Just when everybody is trying to elude the disillusionment of tawdry Washington headlines with their Tiny Tim debauches, smoking Hanukkah candles, inebriated strolls through Bedford Falls, and tripping to Bing and Rosemary, they've been thrown into a moral abyss with The Eight: Reindeer Monologues, which puts Santa Claus on trial for conduct unbecoming a saint and jolly old elf. Well, if Washington leaders can lapse in stereophonic sound, if Norman Bates can stab again in living color, what chance have the holiday icons of our childhood of surviving unscathed?
In CPT's cozy basement theater are holly, mistletoe, fairies, and perky elves to show us to our seats. In the powder room is a vintage glowing '50s plastic Santa, showing us the way he used to be in his unbesmirched halcyon days.
One look at John Rivera-Resto's mural of outraged deer consorting with mike-wielding reporters, while deranged elves jig with malicious glee and haranguing lawyers gather at the North Pole, lets us know that the sugar is off the plum and the berry is off the holly. With Santa in the same quagmire as our Commander in Chief, the only miracle on 34th Street will be if he's left a single Barbie or erector set for sleighside distribution.
Originally performed in Chicago, where insolence thrives on every street corner, this prescient 1993 play supposes the trial of an unseen Mr. Kringle as a voracious sexual predator, molesting a Lolita-like Vixen, an act that sends an already fragile Rudolph into mental collapse, hopelessly babbling obscene Christmas carols.
Just as the Greeks laughed their gods off Olympus in plays by Aristophanes, playwright Jeff Goode dynamites secular Christmas--yes, Virginia, there is a Santa Claus, but he's no longer the genial do-gooder of Edmund Gwenn. He's grown to reflect our cynical society as a satyr decked in red velvet, a North Pole Marquis de Sade. Mrs. Claus has also been given the Goode treatment as a mean-spirited harpy, flirting with bucks and attempting to drown sexless elves in a punchbowl when not wearing them as Christmas ornaments. If all this sounds rather perverse, it is.
The ninety-minute action of the play is the courtroom testimony of Santa's outraged reindeer. Dasher is the hard-line old pro; Cupid, the raging, proud, and out-there "queen"; Prancer, the Hollywood wannabe, without a sincere hoof on his body; Comet, the burly conservative, standing up for Santa as a rescuer of juvenile delinquent does and bucks; Dancer, the Jewish doe, forced by intolerance to give up ballet and haul toys; Donner, the put-upon, guilty father of Rudolph; and Vixen, the sleek Lolita of playdeer livestock, who unwittingly fans the flames of the mighty Kringle libido.
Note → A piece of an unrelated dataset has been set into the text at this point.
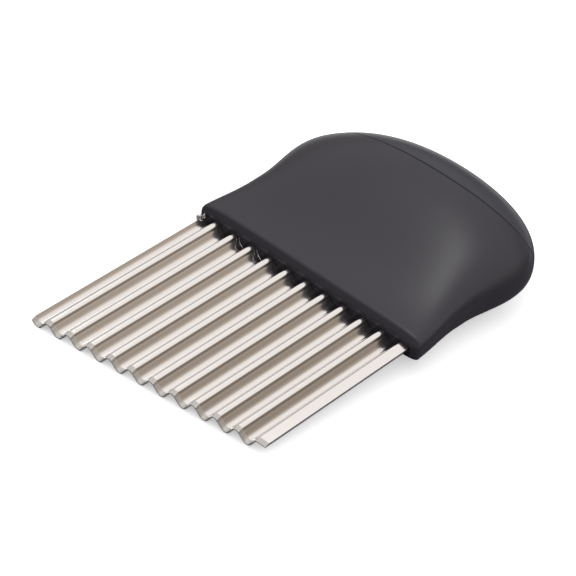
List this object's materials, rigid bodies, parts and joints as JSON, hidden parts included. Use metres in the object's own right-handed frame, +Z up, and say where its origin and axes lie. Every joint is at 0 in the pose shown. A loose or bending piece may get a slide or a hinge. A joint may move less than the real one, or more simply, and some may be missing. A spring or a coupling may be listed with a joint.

These roles are respectively played by Allen Branstein in a John Belushi takeoff; Jeffrey Allen as a flaming Harvey Fierstein Christmas ornament; Tim Coles, a Mamet-like Hollywood sleazeball; Jody Takacs as a Kathy Bates tough doe; Kevin M. Cherep as a curly-haired hunk of a John Bircher buck; Sarah Morton, who has nothing better to do when not writing wonderful plays than her hilarious take on Woody Allen's neuroticism; Michael J. Sobcazak in a Gene Hackmanish supporting guilt-ridden star turn; and Trishalana M. Kopaitich as a sassy and sexy Playdeer, redolent of Parker Posey.
All the eight performers have to suggest their deerdom are strapped-on antlers and outfits in various shades of brown. All eight are direct, vibrant, Saturday Night Live funny, and energetic, yet a bit frightening in their eagerness to trample over Yuletide reveries.
It's all rather funny and bright and a good palliative for Nutcracker/Christmas Carol surfeit. Director Jacqi Loewy and playwright Jeff Goode have taken solid aim and hit many new-age targets, but have the blood of our childhood innocence on their hands.
The Eight: Reindeer Monologues, through December 19, at Cleveland Public Theatre, 6415 Detroit Ave., 216-631-2575.